Spring-boarding from the Welsh minister for Finance and Government Business, Jane Hutt’s earlier session regarding the country’s Landfill Diversion Tax, Maurer went on to say that having a landfill tax is useful as an economic deterrent, but “the best landfill tax is the one you don’t need in the first place.”

“We have shifted from a quality economy to a mass economy… and that’s something we have to deal with. It’s not about more recycling. It’s about products and product designing…”

He said that preventing waste has nothing at all to do with waste; it’s actually about producing the right products that are recyclable, repairable and refurbishable.

“We have shifted from a quality economy to a mass economy… and that’s something we have to deal with. It’s not about more recycling. It’s about products and product designing… Preparation for reuse and recycling is an issue that has to be dealt with – and we are dealing with it – but it is not the most important thing.”

Targets

With regards to the targets set in the European Commission’s Circular Economy Package, Mauer said that we need to remind ourselves that the targets are a “wish list”, and a “political declaration” to define where you want to go in the future. “They are needed, but they are not the job,” he said.

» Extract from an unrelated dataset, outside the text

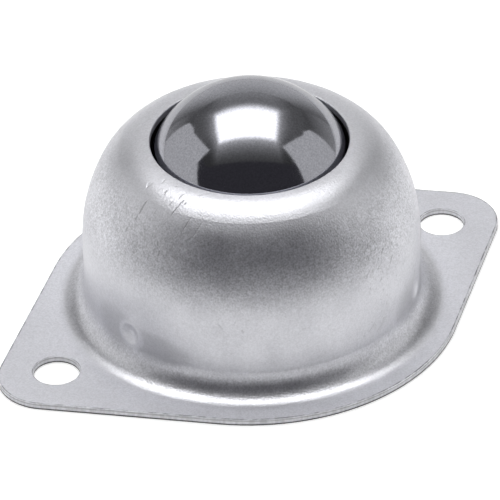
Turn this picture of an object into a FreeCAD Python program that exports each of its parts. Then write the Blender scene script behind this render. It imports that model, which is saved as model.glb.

He then went on to talk about redefining the calculation method for what is defined as recycled, saying that what is collected for recycling today is being counted as recycling but it often goes into incineration, and “incineration has nothing to do with recycling”.

“So we’re going to have to be more honest with ourselves,” he said. “But if we have one way of calculating recycling it makes attaining the targets much more difficult.”

Separate Collections

On the subject of separate collections, Maurer said that the better the waste is separated at the source, the cleaner the recyclate is, the easier the sorting and the higher the yield. He then went on the say that pay by weight is the most effective recycling model.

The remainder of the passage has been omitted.